A sort of petition, or testimonial, had been sent up to the Governor, composed apparently by the hapless wizard himself, who seemed to be no mean penman, and signed by a dozen or more of the coloured inhabitants: setting forth how he was known by all to be far too virtuous a personage to dabble in that unlawful practice of Obeah, of which both he and his friends testified the deepest abhorrence. But there was the bottle, safe under lock and key; and as for the testimonial, those who read it said that it was not worth the paper it was written on. Most probably every one of these poor follows had either employed the Obeah-man themselves to avert thieves or evil eye from a particularly fine fruit-tree, by hanging up thereon a somewhat similar bottle—such as may be seen, and more than one of them, in any long day’s march.
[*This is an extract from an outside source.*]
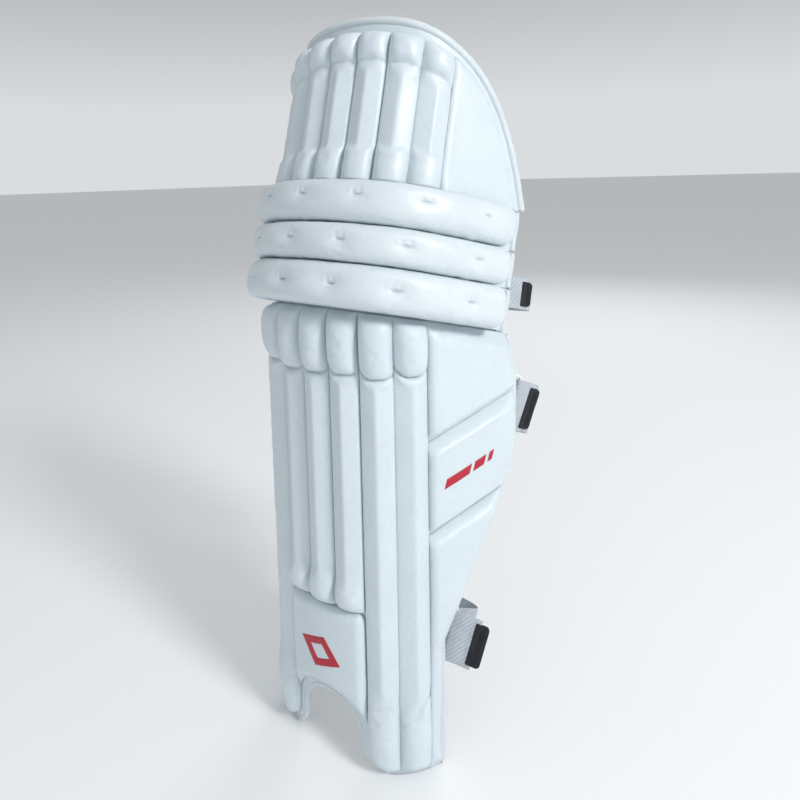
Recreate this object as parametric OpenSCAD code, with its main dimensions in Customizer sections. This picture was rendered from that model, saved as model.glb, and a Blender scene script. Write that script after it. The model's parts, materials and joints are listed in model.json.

It was said again, that if asked by an Obeah-man to swear to his good character, they could not well refuse, under penalty of finding some fine morning a white cock’s head—sign of all supernatural plagues—in their garden path, the beak pointing to their door; or an Obeah bottle under their doorstep; and either Brinvilliers in their pottage, or such an expectation of it, and of plague and ruin to them and all their worldly belongings, in their foolish souls, as would be likely enough to kill them, in a few months, of simple mortal fear.